Property managers have been reporting buoyant conditions on the leasing side, to the extent that tenant incentives typically associated with long term leases like rent-free periods and fit-out contributions are no longer being offered to entice new tenants. Melbourne’s CBD office space is showing similar space constraints, reflecting a combination of both gains in white collar employment and centralisation of businesses from suburban markets to the CBD. Vacancy rates in the CBD have fallen to close to 6%. Melbourne is seeing a boom in construction activity and while this will ease supply constraints, the lead time to completions is significant. A similar dynamic applies to the Sydney office market.
Value across the REIT sector
The property securities sector has been exposed to the headwinds of interest rate markets, with the US having passed three rate rises since it began the tightening cycle. Further unwinding of monetary stimulus is likely in the US, followed by Europe at a later stage, which casts a shadow over the sector’s relative valuation metrics. Inflation expectations are also starting to reflect in valuations, while a soft domestic retail sector reflects the impacts of household leverage and stagnant wages growth. These amount to notable risks for the sector, but pricing dynamics within the sector sound a more positive tone. In the private markets for direct property, recent transactions have been completed at cap rates – a measure of prospective cash flow yield for the capital outlaid – close to 4%. Cap rates in private markets should translate to support for valuations in public markets.
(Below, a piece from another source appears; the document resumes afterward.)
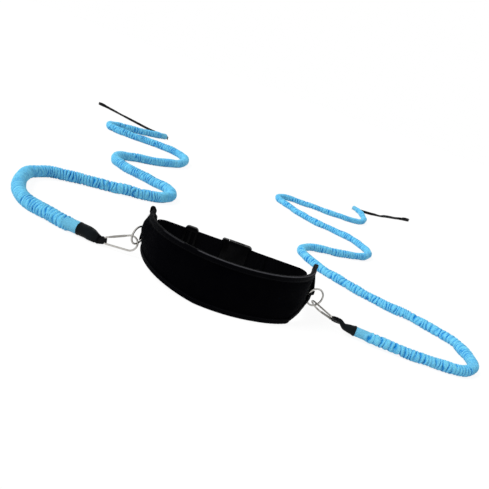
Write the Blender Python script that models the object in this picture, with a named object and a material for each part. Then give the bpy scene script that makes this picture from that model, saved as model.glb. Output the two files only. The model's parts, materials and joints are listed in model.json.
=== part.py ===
"""Resistance sprint trainer: a padded waist belt, two snap hooks and two sleeved elastic cords.

The belt stands on its lower edge with its front panel towards -Y. Metres, +Z up. Every piece of the real
product is an object of its own.
"""

import bisect
import math

import bmesh
import bpy
from mathutils import Matrix, Vector

# Gaps and shared values
SEAT_GAP = 0.0003
RUNNING_GAP = 0.0005
OVERRUN = 0.004
TUBE_RESOLUTION = 2
ROUND_SIDES = 12

# Belt outline, seen from above
BELT_HALF_WIDTH = 0.166
BELT_HALF_DEPTH = 0.145
FLANK_Y = 0.050
EAR_LENGTH = 0.036
EAR_FLARE = 0.007

# Panel
PANEL_HEIGHT = 0.093
EAR_TOP = 0.0965
EAR_BOTTOM = 0.030
LEVEL_BOTTOM_HALF = 0.150
SHELL_THICKNESS = 0.0012
LINING_THICKNESS = 0.0010
FOAM_EDGE = 0.0020
FOAM_CROWN = 0.0080
CROWN_FADE = 0.022
BINDING_THICKNESS = 0.0010
BINDING_LEG = 0.0093
CROWN_ROW_SHARES = (0.0, 0.0, 0.72, 1.0, 0.72, 0.0, 0.0)
ROW_HEIGHT_SHARES = (0.0, 0.25, 0.5, 0.75, 1.0)
LEVEL_COLUMNS = 20
EAR_COLUMNS = 7

# Rings and their sewn loops
RING_RADIUS = 0.018
RING_WIRE = 0.0019
RING_Y = 0.047
RING_HEIGHT = 0.0395
RING_SAG = 0.0033
RING_SEGMENTS = 24
RING_SIDES = 8
LEFT_RING_TURN = math.radians(180.0 + 65.14)
RIGHT_RING_TURN = math.radians(27.01)
LOOP_WEBBING = 0.0015
LOOP_WIDTH = 0.016
LOOP_BORE = 0.0046
LOOP_SEWN_LEG = 0.011
LOOP_SHOULDER = 0.0014

# Rear strap
STRAP_WIDTH = 0.050
STRAP_LOW = 0.025
STRAP_THICKNESS = 0.0018
STRAP_CORNER = 0.018
STRAP_SEWN = 0.045
REAR_Y = 0.0805
FOLD_RUN = 0.016
RIGHT_TAIL = 0.036
LEFT_STRAP_END_X = -0.068
ADJUSTER_END_X = -0.098

# Buckle
SOCKET_MOUTH_X = -0.010
SOCKET_BODY = 0.038
SOCKET_RIM = 0.0060
SOCKET_HALF_HEIGHT = STRAP_WIDTH / 2 + SOCKET_RIM
SOCKET_HALF_THICKNESS = 0.0065
SOCKET_FACE_WALL = 0.0018
SOCKET_SIDE_WALL = 0.0024
SOCKET_END_WALL = 0.0025
WINDOW_START = 0.0140
WINDOW_LENGTH = 0.0175
BAR_RADIUS = 0.0020
BAR_REACH = 0.0070
ARM_REACH = 0.0110
ARM_GAP = 0.0010
BUCKLE_EDGE = 0.0012
PLUG_BODY = 0.0065
PLUG_HALF_THICKNESS = 0.0052
GUIDE_LENGTH = 0.028
GUIDE_HALF_HEIGHT = 0.006
INNER_HALF_THICKNESS = 0.0038
PRONG_DROP = 0.0095
PRONG_HEIGHT = SOCKET_HALF_HEIGHT - PRONG_DROP
PRONG_ROOT = 0.0022
PRONG_SEAT_DEPTH = 0.0020
PRONG_ARM = 0.0030
PRONG_RISE = 0.0014
PRONG_HEAD_DEPTH = 0.0070
PRONG_PROUD = 0.0010
BUCKLE_TRAVEL = 0.037

# Slider on the left strap
SLIDER_X = -0.086
SLIDER_LENGTH = 0.025
SLIDER_RIM = 0.0050
SLIDER_HALF_HEIGHT = STRAP_WIDTH / 2 + SLIDER_RIM
SLIDER_PLATE = 0.0022
SLIDER_BAR = 0.0045
SLIDER_EDGE = 0.0008

# Snap hooks
HOOK_WIRE = 0.0019
HOOK_NARROW_HALF = 0.0065
HOOK_CORNER = 0.0030
HOOK_WIDE_RADIUS = 0.0145
HOOK_CENTRE_DISTANCE = 0.041
GATE_RADIUS = 0.0023
GATE_HINGE_AT = 0.0075
GATE_NOSE_AT = 0.0385
TONGUE_THICKNESS = 0.0020
TONGUE_REACH = 0.0026
TONGUE_STEP = 0.0038
FORK_REACH = 0.0026
FORK_DEPTH = 0.0036
NOSE_REACH = 0.0030
FORK_SLOT = 0.0026
PIN_RADIUS = 0.0007
PIN_HOLE = 0.0010
SPRING_RADIUS = 0.0010
SPRING_BORE = 0.0013
SPRING_LENGTH = 0.0094
SPRING_SIDES = 8
LEFT_TIP_SHARES = (-0.2066, -0.9638, -0.9206)
LEFT_HOOK_ALONG_SHARES = (0.9715, 0.0771, 0.2240)
LEFT_HOOK_ACROSS_SHARES = (-0.2368, 0.2891, 0.9275)
RIGHT_TIP_SHARES = (1.1327, 1.7642, -1.1492)
RIGHT_HOOK_ALONG_SHARES = (-0.6216, 0.7833, -0.0011)
RIGHT_HOOK_ACROSS_SHARES = (0.5996, 0.4749, -0.6442)

# Cuffs between hook and sleeve
CUFF_WEBBING = 0.0015
CUFF_LOOP_WIDTH = 0.0153
CUFF_BIGHT_WIDTH = 0.0068
CUFF_LOOP_LEG = 0.0150
CUFF_NECK_RUN = 0.0030
CUFF_FLARE_RUN = 0.0070
TONGUE_HALF_WIDTH = 0.0072
SHOULDER_HALF_WIDTH = 0.0082
SHOULDER_HALF_THICKNESS = 0.0048
CUFF_RADIUS = 0.0128
CUFF_BORE = 0.0083
CUFF_BORE_DEPTH = 0.018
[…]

The Westfield merger is part of a broader global thematic that reflects strong appetite to acquire public market assets. UK-listed property company, Hammerson, launched a bid in December for a smaller UK property rival, Intu, at a 28% premium to its prevailing share price. In the US there will be potential corporate activity in other large mall owners – Taubman, General Growth and Macerich – with activist shareholders on their registers. The operators of large property portfolios are clearly keeping bond market movements in perspective and see longer term value in prime property assets. These dynamics suggest that opportunities for investors are significant, both within and beyond the big names.